Eryılmaz, baz senaryosuna göre kısa vadede petrol fiyatlarında 90 dolar civarında bir dengelenme olacağını vurgulayarak, şunları kaydetti:
“92 dolar önemli bir direnç noktası. Bu fiyatın üzerine çıkarsa bu gelecek haberlerle yükseliş etkisini hızlandırır. Gerçek anlamda yükseliş ivmesinden bahsedebilmemiz için 102 doları geçmesi lazım. 102 doları geçmediği sürece gelen hareketler yukarı yönlü olanlar tepki hareketi olarak kalır. Satış baskısı ağır devam eder. Gerçek anlamda düşüş ivmesi için de 82 doların altını görmemiz lazım. O kadar kötü resesyon fiyatlamasına rağmen 82 dolar altında tutunan bir petrol görmedik. Dolayısıyla oranın altını kırması lazım. 82-92 dolar arası konsolidasyon bölgesi. Volatilitenin yüksek olduğu bölge. 102 üstü yükselişin hızlanacağı, 82 düşüşün hızlanacağı bölge. Tabii şerh koymakta fayda var. Rusya’dan, OPEC’ten gelecek bundan sonraki adımlar elbette etkili olacak. OPEC+’nın kararı petrol fiyatlarını daha fazla yukarı çıkaracak etkide değil. Piyasa beklentilerine göre 3 milyon varilin üzerinde azalış gelmediği sürece gelecek haber etkisiyle yükseliş yaratır, çok daha güçlü tepki hareketi yaratmaz.”

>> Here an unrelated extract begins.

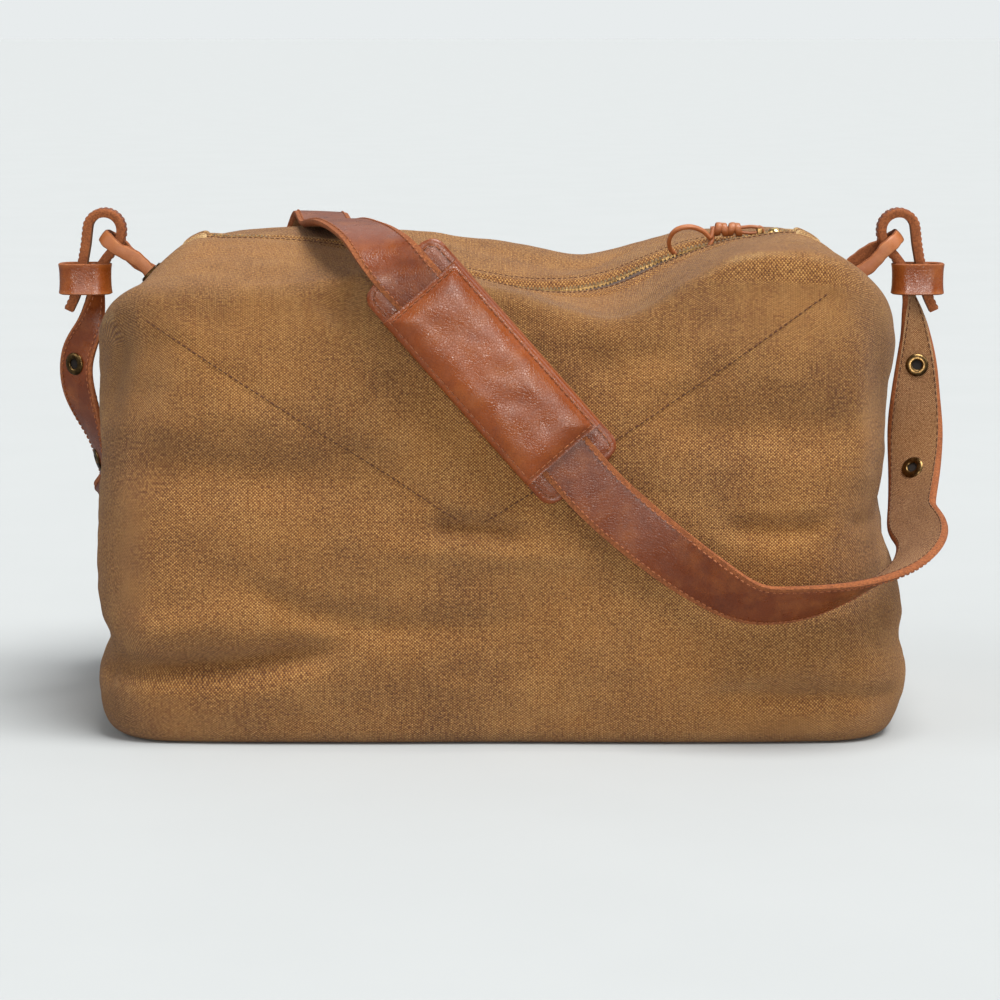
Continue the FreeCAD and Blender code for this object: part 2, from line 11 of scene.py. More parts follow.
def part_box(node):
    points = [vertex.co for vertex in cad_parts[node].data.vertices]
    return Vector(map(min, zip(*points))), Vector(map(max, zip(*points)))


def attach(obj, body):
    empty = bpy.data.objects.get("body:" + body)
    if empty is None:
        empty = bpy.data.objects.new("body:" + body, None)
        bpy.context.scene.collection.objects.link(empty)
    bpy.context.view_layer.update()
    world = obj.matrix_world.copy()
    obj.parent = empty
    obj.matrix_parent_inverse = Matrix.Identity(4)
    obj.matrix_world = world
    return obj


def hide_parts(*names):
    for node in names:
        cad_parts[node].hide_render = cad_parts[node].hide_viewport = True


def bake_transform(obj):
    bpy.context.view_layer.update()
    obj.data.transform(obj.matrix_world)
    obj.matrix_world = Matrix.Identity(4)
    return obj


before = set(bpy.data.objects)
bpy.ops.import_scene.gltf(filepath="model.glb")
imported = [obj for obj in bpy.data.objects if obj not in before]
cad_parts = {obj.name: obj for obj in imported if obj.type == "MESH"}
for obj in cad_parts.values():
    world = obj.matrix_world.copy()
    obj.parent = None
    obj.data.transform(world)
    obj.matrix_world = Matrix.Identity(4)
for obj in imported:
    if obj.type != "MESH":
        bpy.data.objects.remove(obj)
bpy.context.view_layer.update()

# Canvas duffel bag. Shapes are worked out in millimetres and written to the meshes in metres.
MM = 0.001

HALF_X = (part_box("front_panel")[1][0] + 0.060) * 1000
HALF_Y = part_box("back_panel")[1][1] * 1000
TOP_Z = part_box("top_panel_front")[1][2] * 1000
SLIDER_X = 0.5 * (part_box("slider_body")[0][0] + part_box("slider_body")[1][0]) * 1000
ZIP_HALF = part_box("zip_tape_front")[1][0] * 1000

# ------------------------------------------------------------------ small helpers


def curve(points):
    """A smooth function through (x, value) points: cubic Hermite with averaged slopes."""
    xs = np.array([p[0] for p in points], float)
    ys = np.array([p[1] for p in points], float)
    slopes = np.gradient(ys, xs)

    def value(x):
        x = np.clip(x, xs[0], xs[-1])
        i = np.clip(np.searchsorted(xs, x) - 1, 0, len(xs) - 2)
        h = xs[i + 1] - xs[i]
        t = (x - xs[i]) / h
        return ((2 * t**3 - 3 * t**2 + 1) * ys[i] + (t**3 - 2 * t**2 + t) * h * slopes[i]
                + (3 * t**2 - 2 * t**3) * ys[i + 1] + (t**3 - t**2) * h * slopes[i + 1])
    return value


def smooth_max(a, b, k):
    h = np.clip(0.5 + 0.5 * (a - b) / k, 0, 1)
    return b + (a - b) * h + k * h * (1 - h)


def line_distance(u, v, points):
    """Distance from (u, v) to a polyline, and the share of its length at the nearest point."""
    best = np.full(np.shape(u), 1e9)
    share = np.zeros(np.shape(u))
    lengths = [math.dist(a, b) for a, b in zip(points, points[1:])]
    done = 0.0
    for (a, b), length in zip(zip(points, points[1:]), lengths):
        du, dv = (b[0] - a[0]) / length, (b[1] - a[1]) / length
        t = np.clip((u - a[0]) * du + (v - a[1]) * dv, 0, length)
        d = np.hypot(u - a[0] - t * du, v - a[1] - t * dv)
        near = d < best
        best = np.where(near, d, best)
        share = np.where(near, (done + t) / sum(lengths), share)
        done += length
    return best, share


def fold(u, v, points, depth, width, open_start=False, open_end=False):
    """A valley along a polyline that fades at its ends, unless an end is open."""
    d, s = line_distance(u, v, points)
    fade = np.ones(np.shape(u))
    if not open_start:
        fade = fade * np.clip(s / 0.3, 0, 1)
    if not open_end:
        fade = fade * np.clip((1 - s) / 0.3, 0, 1)
    fade = fade * fade * (3 - 2 * fade)
    return -depth * fade * np.exp(-((d / width) ** 2))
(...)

Dün açıklanan 2 milyon varillik üretim kesintisi kararının temel sebebinin ekonomik olduğuna da değinen Eryılmaz, arka plandaki sebeplerden birinin de siyasi olduğu yorumunda bulundu.
Eryılmaz, blok ülkelerinin Rusya ile uyumlu adımlar atarak aslında hem AB hem de ABD’deki “enflasyon oyununu” bozma yönünde adımlar attığı izleniminin oluştuğuna işaret ederek, “Bence, Rusya’nın Kuzey Akım-1’de yaptığı, kısmi seferberlik ilanı, ilhak kararı hepsi aslında hem ABD’nin hem Avrupa’nın ekonomik anlamda enflasyonla mücadelede işini daha zora sokmak adına yapılmış bir şey. Hiçbir şey olmasa bile haber etkisiyle yukarı çekmek için attıkları adımlar.” ifadelerini kullandı.